Directive –
Could you output each line of the data that follows exactly?

(Entries with parts and joints)
-- Begin --
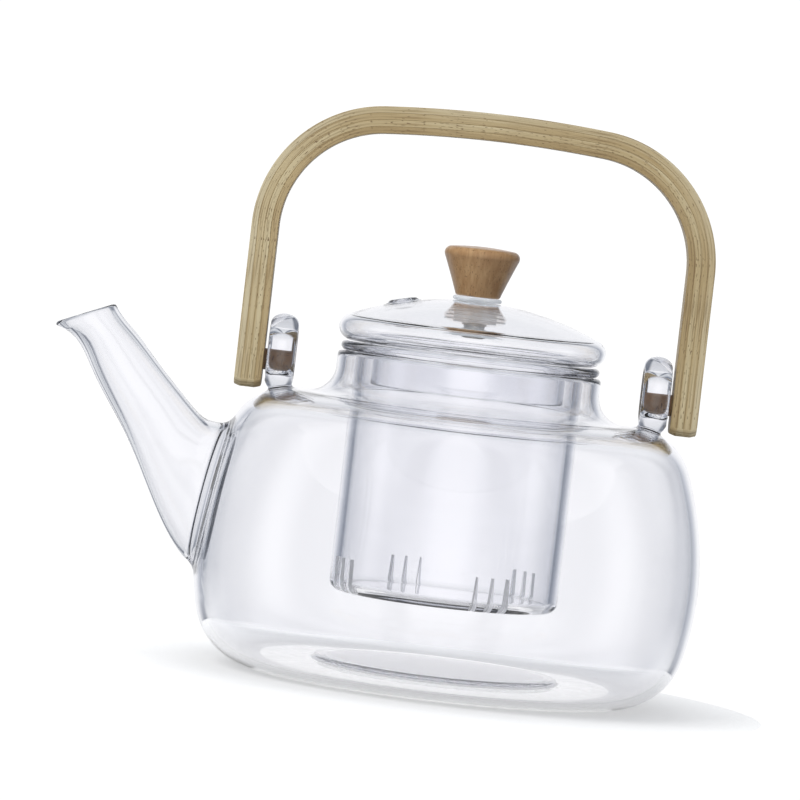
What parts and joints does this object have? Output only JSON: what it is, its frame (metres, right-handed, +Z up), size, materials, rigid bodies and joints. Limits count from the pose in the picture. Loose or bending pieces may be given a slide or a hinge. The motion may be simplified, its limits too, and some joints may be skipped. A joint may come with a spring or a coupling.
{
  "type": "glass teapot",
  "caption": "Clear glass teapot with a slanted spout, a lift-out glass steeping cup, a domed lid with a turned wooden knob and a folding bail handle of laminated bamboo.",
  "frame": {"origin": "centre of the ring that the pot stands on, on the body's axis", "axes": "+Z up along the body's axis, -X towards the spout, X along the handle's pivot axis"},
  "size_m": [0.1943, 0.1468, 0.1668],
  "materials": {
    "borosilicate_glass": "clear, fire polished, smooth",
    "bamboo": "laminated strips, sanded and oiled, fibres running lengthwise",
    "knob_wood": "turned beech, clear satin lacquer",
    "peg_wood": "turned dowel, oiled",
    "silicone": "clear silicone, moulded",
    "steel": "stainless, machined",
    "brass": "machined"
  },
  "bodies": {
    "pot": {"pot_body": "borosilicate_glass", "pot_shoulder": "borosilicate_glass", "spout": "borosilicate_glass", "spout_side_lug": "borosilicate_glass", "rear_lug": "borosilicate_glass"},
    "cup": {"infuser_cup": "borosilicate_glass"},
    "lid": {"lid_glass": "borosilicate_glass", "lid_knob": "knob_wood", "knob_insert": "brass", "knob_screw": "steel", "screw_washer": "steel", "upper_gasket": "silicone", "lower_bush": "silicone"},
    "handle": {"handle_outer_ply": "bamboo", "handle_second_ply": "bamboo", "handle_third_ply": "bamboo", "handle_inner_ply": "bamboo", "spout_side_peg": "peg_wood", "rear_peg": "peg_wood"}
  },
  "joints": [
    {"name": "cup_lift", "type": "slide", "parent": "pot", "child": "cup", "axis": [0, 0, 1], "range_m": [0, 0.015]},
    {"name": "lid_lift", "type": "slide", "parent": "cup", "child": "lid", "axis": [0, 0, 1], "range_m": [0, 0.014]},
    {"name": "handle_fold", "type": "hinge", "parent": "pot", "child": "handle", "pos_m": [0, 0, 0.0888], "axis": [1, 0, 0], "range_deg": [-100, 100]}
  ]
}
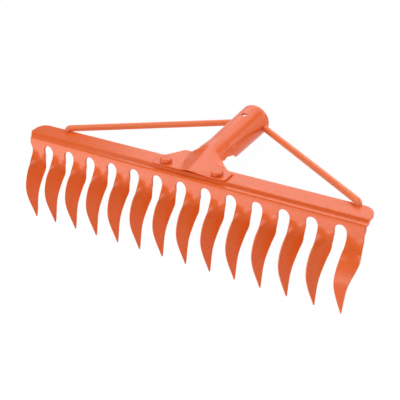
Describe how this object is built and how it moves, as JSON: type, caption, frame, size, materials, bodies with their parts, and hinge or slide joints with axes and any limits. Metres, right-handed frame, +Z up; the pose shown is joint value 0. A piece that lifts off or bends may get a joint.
-- End --
Completed exercise –
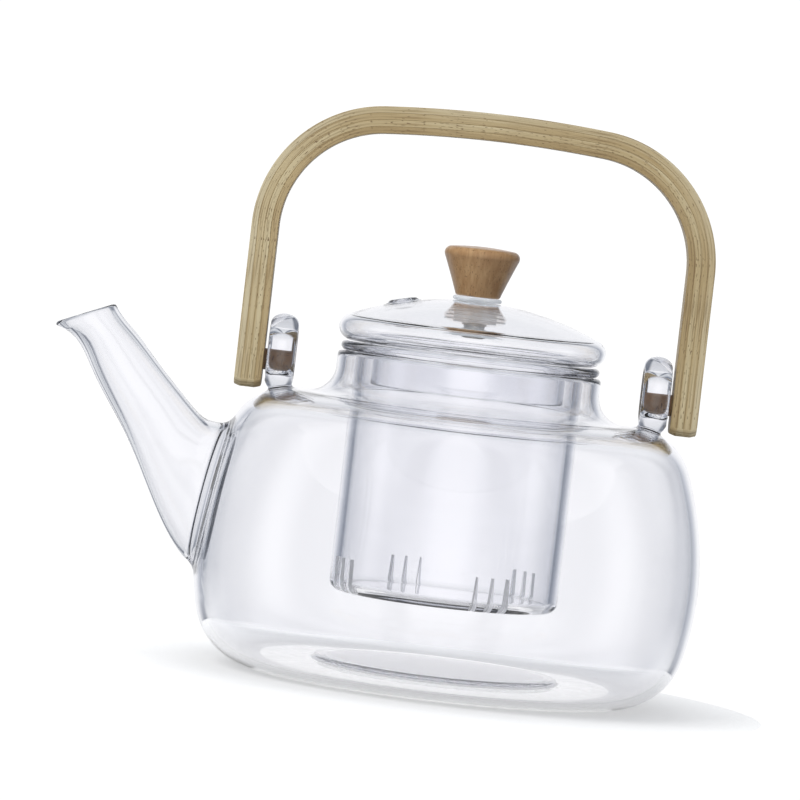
What parts and joints does this object have? Output only JSON: what it is, its frame (metres, right-handed, +Z up), size, materials, rigid bodies and joints. Limits count from the pose in the picture. Loose or bending pieces may be given a slide or a hinge. The motion may be simplified, its limits too, and some joints may be skipped. A joint may come with a spring or a coupling.
{
  "type": "glass teapot",
  "caption": "Clear glass teapot with a slanted spout, a lift-out glass steeping cup, a domed lid with a turned wooden knob and a folding bail handle of laminated bamboo.",
  "frame": {"origin": "centre of the ring that the pot stands on, on the body's axis", "axes": "+Z up along the body's axis, -X towards the spout, X along the handle's pivot axis"},
  "size_m": [0.1943, 0.1468, 0.1668],
  "materials": {
    "borosilicate_glass": "clear, fire polished, smooth",
    "bamboo": "laminated strips, sanded and oiled, fibres running lengthwise",
    "knob_wood": "turned beech, clear satin lacquer",
    "peg_wood": "turned dowel, oiled",
    "silicone": "clear silicone, moulded",
    "steel": "stainless, machined",
    "brass": "machined"
  },
  "bodies": {
    "pot": {"pot_body": "borosilicate_glass", "pot_shoulder": "borosilicate_glass", "spout": "borosilicate_glass", "spout_side_lug": "borosilicate_glass", "rear_lug": "borosilicate_glass"},
    "cup": {"infuser_cup": "borosilicate_glass"},
    "lid": {"lid_glass": "borosilicate_glass", "lid_knob": "knob_wood", "knob_insert": "brass", "knob_screw": "steel", "screw_washer": "steel", "upper_gasket": "silicone", "lower_bush": "silicone"},
    "handle": {"handle_outer_ply": "bamboo", "handle_second_ply": "bamboo", "handle_third_ply": "bamboo", "handle_inner_ply": "bamboo", "spout_side_peg": "peg_wood", "rear_peg": "peg_wood"}
  },
  "joints": [
    {"name": "cup_lift", "type": "slide", "parent": "pot", "child": "cup", "axis": [0, 0, 1], "range_m": [0, 0.015]},
    {"name": "lid_lift", "type": "slide", "parent": "cup", "child": "lid", "axis": [0, 0, 1], "range_m": [0, 0.014]},
    {"name": "handle_fold", "type": "hinge", "parent": "pot", "child": "handle", "pos_m": [0, 0, 0.0888], "axis": [1, 0, 0], "range_deg": [-100, 100]}
  ]
}
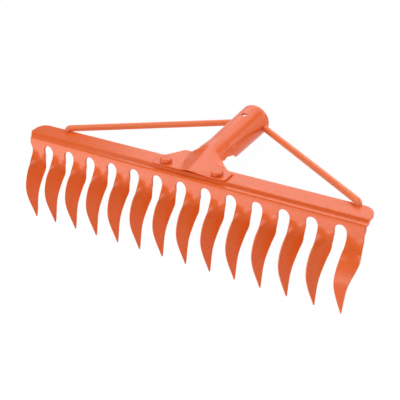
Describe how this object is built and how it moves, as JSON: type, caption, frame, size, materials, bodies with their parts, and hinge or slide joints with axes and any limits. Metres, right-handed frame, +Z up; the pose shown is joint value 0. A piece that lifts off or bends may get a joint.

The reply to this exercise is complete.